Why crypto markets are paying attention
Generational wealth inequality isn't a new topic, but its connection to crypto is often overlooked. The immediate impact on prices is indirect—no policy change, no exchange outage. But the debate acts as a reminder that the natural buyer base for altcoins and DeFi is constrained by debt obligations. Bitcoin's institutional narrative gives it some insulation, but Ethereum-based ecosystems rely more heavily on younger, retail-heavy participation.
The broader macro environment isn't helping. Investor sentiment is deeply bearish, and risk appetite is low. Any discussion that reinforces the idea that younger generations are financially squeezed could further suppress retail enthusiasm, especially for smaller-cap tokens.

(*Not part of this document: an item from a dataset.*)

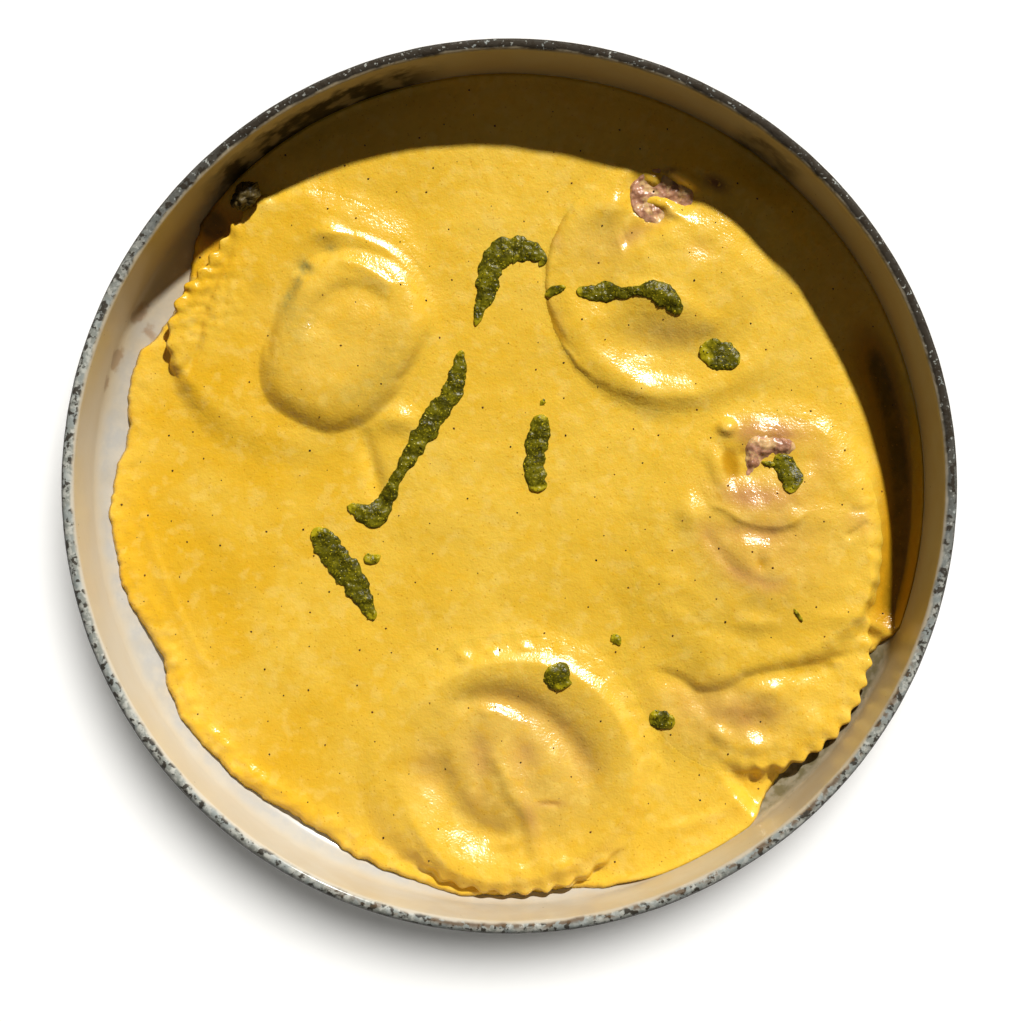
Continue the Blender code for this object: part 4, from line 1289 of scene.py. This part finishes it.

A contrarian read: debt discontent as crypto fuel
Not everyone sees the boomer luck narrative as bearish. Some argue that young graduates frustrated with traditional financial systems are exactly the people who turn to crypto as an alternative. The louder the generational grievance, the more aggressively some investors rotate out of fiat and into digital assets. This creates a structural demand floor that persists even during bearish conditions—a contrarian reason to be optimistic about long-term adoption.

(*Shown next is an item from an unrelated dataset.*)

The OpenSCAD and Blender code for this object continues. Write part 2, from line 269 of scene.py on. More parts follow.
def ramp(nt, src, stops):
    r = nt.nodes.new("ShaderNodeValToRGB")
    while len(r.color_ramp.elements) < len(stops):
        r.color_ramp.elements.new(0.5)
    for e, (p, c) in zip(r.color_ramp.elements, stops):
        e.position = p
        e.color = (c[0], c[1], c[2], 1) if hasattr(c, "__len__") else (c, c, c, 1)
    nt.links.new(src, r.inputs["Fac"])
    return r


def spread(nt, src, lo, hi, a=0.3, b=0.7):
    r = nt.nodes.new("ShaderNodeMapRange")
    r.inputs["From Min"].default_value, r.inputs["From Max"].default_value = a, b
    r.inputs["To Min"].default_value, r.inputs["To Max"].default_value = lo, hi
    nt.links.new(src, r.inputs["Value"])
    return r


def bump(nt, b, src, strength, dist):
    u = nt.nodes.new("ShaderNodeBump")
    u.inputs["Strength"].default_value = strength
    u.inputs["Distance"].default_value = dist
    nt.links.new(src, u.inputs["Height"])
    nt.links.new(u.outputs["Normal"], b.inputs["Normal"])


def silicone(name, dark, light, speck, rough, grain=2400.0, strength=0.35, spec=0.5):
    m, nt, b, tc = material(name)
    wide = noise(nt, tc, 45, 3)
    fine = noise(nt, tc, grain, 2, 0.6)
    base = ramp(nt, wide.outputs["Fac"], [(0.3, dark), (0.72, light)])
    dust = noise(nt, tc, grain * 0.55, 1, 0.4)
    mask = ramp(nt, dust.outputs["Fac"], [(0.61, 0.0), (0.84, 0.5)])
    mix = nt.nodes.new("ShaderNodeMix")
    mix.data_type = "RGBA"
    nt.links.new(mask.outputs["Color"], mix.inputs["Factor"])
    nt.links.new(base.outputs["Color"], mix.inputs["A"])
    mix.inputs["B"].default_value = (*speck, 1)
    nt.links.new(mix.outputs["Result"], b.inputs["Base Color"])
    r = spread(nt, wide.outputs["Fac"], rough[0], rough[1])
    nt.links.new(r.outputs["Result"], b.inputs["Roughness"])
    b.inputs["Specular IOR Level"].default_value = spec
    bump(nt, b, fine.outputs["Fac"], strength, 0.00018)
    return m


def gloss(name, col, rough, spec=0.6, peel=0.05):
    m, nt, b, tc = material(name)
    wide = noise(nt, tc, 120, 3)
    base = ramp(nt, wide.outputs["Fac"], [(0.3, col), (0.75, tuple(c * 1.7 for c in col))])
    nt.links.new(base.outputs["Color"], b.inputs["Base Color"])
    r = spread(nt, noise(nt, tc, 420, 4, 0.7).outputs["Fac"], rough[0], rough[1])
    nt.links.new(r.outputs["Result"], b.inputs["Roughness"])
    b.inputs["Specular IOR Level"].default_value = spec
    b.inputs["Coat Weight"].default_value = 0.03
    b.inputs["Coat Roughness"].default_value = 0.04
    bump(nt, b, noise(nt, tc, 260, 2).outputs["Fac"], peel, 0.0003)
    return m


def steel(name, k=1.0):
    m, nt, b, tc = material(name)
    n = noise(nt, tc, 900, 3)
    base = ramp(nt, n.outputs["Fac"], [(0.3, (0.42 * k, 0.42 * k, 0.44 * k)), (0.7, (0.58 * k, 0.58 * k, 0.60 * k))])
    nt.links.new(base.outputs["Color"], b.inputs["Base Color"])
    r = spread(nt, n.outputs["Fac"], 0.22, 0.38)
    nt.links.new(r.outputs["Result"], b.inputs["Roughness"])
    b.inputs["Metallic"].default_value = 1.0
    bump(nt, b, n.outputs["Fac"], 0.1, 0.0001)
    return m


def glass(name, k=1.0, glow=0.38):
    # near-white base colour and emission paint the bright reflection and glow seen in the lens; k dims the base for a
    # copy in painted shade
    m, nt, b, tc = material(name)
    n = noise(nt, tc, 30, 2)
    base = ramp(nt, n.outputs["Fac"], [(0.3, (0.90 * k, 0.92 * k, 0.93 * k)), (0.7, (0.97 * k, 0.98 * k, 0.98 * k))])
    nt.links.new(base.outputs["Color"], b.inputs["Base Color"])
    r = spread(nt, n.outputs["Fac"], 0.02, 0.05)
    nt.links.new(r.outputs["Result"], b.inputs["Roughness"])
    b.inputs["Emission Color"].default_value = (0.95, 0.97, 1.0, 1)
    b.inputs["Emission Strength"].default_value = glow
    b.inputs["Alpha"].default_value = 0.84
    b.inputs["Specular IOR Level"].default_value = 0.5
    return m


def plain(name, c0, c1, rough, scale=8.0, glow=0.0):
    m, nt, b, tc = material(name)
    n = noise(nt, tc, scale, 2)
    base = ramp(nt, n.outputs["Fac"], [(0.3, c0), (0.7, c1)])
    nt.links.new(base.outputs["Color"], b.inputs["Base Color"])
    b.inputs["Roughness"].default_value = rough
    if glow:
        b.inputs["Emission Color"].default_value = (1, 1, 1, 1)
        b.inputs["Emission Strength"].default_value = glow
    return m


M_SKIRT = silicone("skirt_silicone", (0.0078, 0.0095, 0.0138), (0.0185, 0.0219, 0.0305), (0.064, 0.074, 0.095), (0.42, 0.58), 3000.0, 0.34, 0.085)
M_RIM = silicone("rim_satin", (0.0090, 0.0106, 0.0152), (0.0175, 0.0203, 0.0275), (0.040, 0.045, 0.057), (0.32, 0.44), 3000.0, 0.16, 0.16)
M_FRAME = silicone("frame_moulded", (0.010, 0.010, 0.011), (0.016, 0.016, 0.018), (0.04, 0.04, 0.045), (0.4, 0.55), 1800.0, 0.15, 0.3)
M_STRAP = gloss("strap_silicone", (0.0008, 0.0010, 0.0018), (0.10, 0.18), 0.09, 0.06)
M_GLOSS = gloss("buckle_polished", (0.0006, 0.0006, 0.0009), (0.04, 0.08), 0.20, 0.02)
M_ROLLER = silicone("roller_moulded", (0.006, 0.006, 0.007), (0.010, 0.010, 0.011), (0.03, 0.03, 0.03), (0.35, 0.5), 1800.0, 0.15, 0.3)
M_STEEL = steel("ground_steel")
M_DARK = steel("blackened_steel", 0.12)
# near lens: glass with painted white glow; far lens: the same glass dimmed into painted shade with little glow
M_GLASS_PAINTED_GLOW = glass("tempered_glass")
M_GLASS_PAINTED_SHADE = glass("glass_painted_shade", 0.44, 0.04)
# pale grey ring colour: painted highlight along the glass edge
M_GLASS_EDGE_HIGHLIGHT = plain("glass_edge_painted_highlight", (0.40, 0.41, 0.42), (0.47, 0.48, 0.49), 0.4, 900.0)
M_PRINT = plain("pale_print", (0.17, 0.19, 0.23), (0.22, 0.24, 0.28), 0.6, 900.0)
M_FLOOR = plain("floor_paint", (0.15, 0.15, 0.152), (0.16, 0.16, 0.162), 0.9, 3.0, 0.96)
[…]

The "great wealth transfer" from baby boomers to younger generations, estimated at $68 trillion over the next 25 years by Cerulli Associates, adds another layer. While student debt is a current drag, the impending inheritance boom could inject massive capital into younger hands. If even a fraction of that flows into crypto, the long-term outlook shifts.
What to watch next
Student debt policy is becoming a leading indicator for crypto regulation and retail demand. Political candidates who promise loan forgiveness tend to attract younger voters, but their regulatory stance on crypto can vary widely—some push for stricter consumer protections, others embrace crypto as an anti-establishment hedge. This feedback loop creates policy risk that investors should track.
Rising delinquency rates in consumer credit could trigger broader risk-off sentiment, hitting crypto hard. Conversely, any policy shift that eases the debt burden could free up capital for speculative investment. The debate Davis ignited isn't going away. As the next election cycle heats up, crypto investors will be watching not just the Fed, but also the student loan payment schedules.